I LOVE Harry Potter. My 13 year old doesn’t read them and has no interest in reading them; she prefers to watch the movies. I pre-order, stand in line and read the entire book the first day a new one comes out. I can go on and on this subject. So sad it’s all coming to an end.
As for books I couldn’t get through I’d have to say anything Shakespeare. Love movies on his work but I can never get through any of them in print. I love Diana Gabaldon’s Outlandish series but didn’t like her spin off of Lord John Grey. I didn’t care for the John Grey character in the Outlander series and didn’t really care to read more about him but since it was Diana’s work I did.
Books by Patrick White. Again Australian classics so I am a traitor to my country but I just couldn’t cope with him. Also I tried The Satanic Verses and didn’t last more than about three pages. I made more of a sustained effort with the God of Small Things but I felt the author was trying to be too clever with her language and it kept throwing me out of the story. On the other hand, I was amazed by how much I loved and was awestruck by Portrait of the Artist as a young man. And I read the final Harry Potter last night/this morning (finished at 4am) and must pay her my ultimate compliment – I found her language and construction a bit pedestrian at first but then the story sucked me in and I stopped noticing. I found the ending satisfying in a way I find few stories satisfying, everything was so completely right.
I’ve read several of Oprah Winfrey’s “book club” picks and I can’t say there was one of them which really knocked my socks off. Most, when I reached the end, made me ask, “and what was the big deal about that?”.
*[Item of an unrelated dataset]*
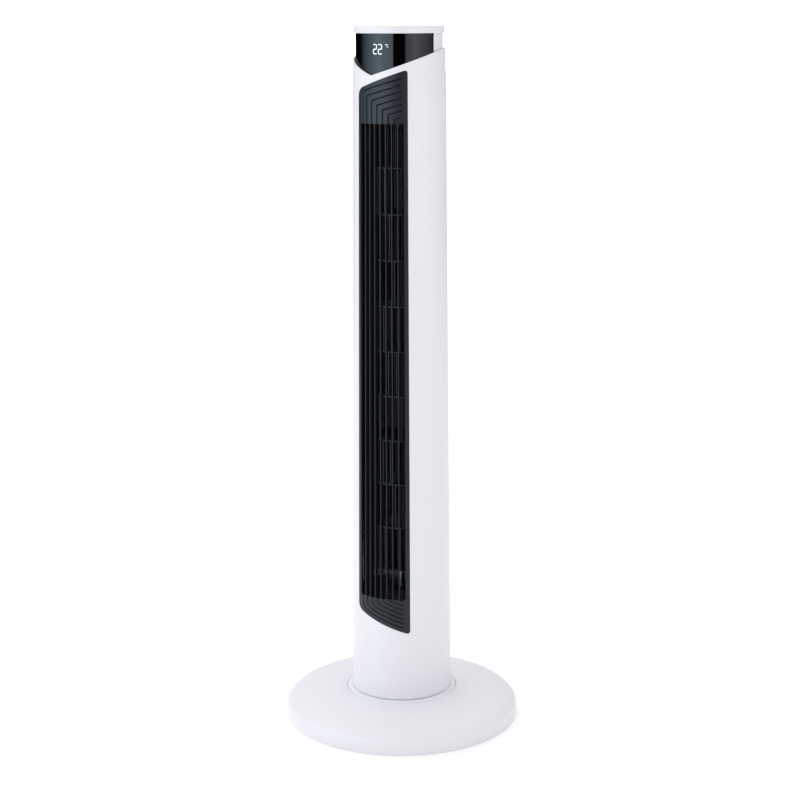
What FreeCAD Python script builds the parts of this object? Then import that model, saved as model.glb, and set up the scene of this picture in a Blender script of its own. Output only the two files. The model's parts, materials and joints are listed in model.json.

One book on her list — which I actually put down — was ANNA KARENINA. Just couldn’t hack it. I know detail is good but this one had so much that I felt as if my own imagination had no room to soar.
I’ve decided life it too short to read any book that doesn’t suit me. A book may be well-written but if the subject matter does not appeal to me — why bother? Even if it’s a classic. Or something every one else says I should read.